Как было установлено позднее, уже на другой день после возвращения Соловьев ходил по своему двору, пилил, колол, тесал, забивал гвозди, чистил хлев, чинил плуг, поил скот, набивал обручи на тележные колеса. Его почти круглые сутки видели за работой.
Внезапно без всякого повода Соловьева арестовали. Уезжал он спокойно, жену в присутствии односельчан уверял, что это, надо полагать, добавочная проверка и он скоро вернется.
А дальше в документе шла скороговорка: «Соловьев был доставлен в г. Ачинск. Бежал по дороге на работу, на которую его, как заключенного, доставляли. Вернувшись в свою деревню, он организовал банду из 6 человек, в основном из своих родственников»*.

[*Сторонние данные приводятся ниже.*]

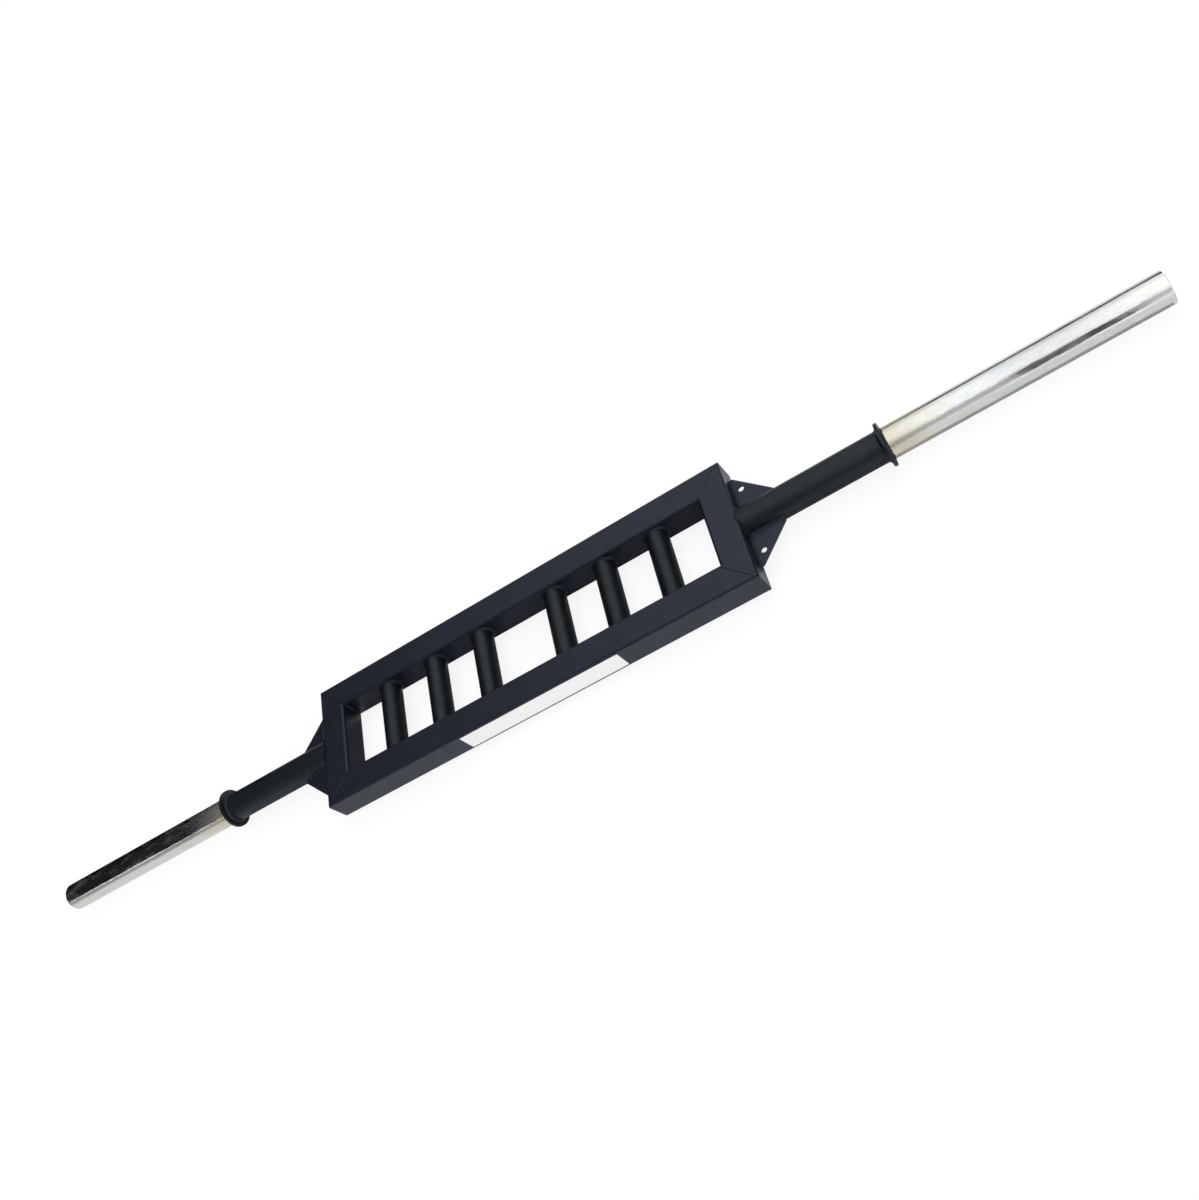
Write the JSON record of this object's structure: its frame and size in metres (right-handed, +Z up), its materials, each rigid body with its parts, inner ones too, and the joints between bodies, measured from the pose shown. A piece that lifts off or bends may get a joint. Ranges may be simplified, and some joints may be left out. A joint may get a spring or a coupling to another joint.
{
  "type": "swiss bar",
  "caption": "Multi-grip barbell: a welded rectangular frame with parallel inner handles, and a collared sleeve for weight plates at each end.",
  "frame": {"origin": "middle of the bar, on the axis of its sleeves", "axes": "+X along the bar to the right-hand sleeve, +Y along the handles away from the labelled rail, +Z up from the frame's broad side"},
  "size_m": [2.12, 0.2314, 0.07],
  "materials": {
    "black_powder_coat": "satin black powder coat on steel",
    "zinc_plated_steel": "bright zinc plating on drawn steel tube",
    "black_plastic": "moulded black polyethylene",
    "white_label": "blank white vinyl sticker"
  },
  "bodies": {
    "root": {"rail_front": "black_powder_coat", "rail_rear": "black_powder_coat", "end_member_right": "black_powder_coat", "end_member_left": "black_powder_coat", "handle_right_inner": "black_powder_coat", "handle_right_middle": "black_powder_coat", "handle_right_outer": "black_powder_coat", "handle_left_inner": "black_powder_coat", "handle_left_middle": "black_powder_coat", "handle_left_outer": "black_powder_coat", "arm_tube_right": "black_powder_coat", "arm_tube_left": "black_powder_coat", "collar_right": "black_powder_coat", "collar_left": "black_powder_coat", "gusset_rear_right": "black_powder_coat", "gusset_front_right": "black_powder_coat", "gusset_front_left": "black_powder_coat", "gusset_rear_left": "black_powder_coat", "sleeve_right": "zinc_plated_steel", "sleeve_left": "zinc_plated_steel", "end_plug_right": "black_plastic", "end_plug_left": "black_plastic", "label": "white_label"}
  },
  "joints": []
}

Голиков прервал чтение. Скороговорка ему не понравилась. В документе умалчивалось, в чем Соловьев был обвинен и на основе каких доказательств. И то, что Соловьева доставляли на работу уже в качестве заключенного, должно было свидетельствовать, будто бы правосудие совершилось. Но когда состоялся суд и каков был приговор?..
В той же папке Голиков нашел копию разведсводки: «В Ачинске арестованный (по какому делу, не указано, подметил Аркадий Петрович), бывший урядник-колчаковец И. II. Соловьев, возвращаясь днем с допроса, столкнул лбами двух своих конвоиров, не взял их оружие и скрылся в неизвестном направлении. Конвоиры наказаны».
По свидетельству жительницы станицы Форпост, из Ачинска Соловьев явился в их село, где он раньше жил, ходил по улице не таясь. Зная, что он бежал из-под стражи, некоторые односельчане рекомендовали ему вернуться, «чтобы не было хуже». Соловьев отмахивался от таких советов. Собрав небольшую шайку, поселился в Еловом логу, верстах в двадцати от Форпоста. На одной из сопок, получившей позднее название Соловьевской, он обосновался в старинной хакасской крепости. Прямо под горой, на заимке, жили казаки. Они пасли скот, заготавливали сено. Казаки снабжали Соловьева и его товарищей хлебом и мясом, вместе пьянствовали, но никто из них его не выдал, так как он считался невинно пострадавшим.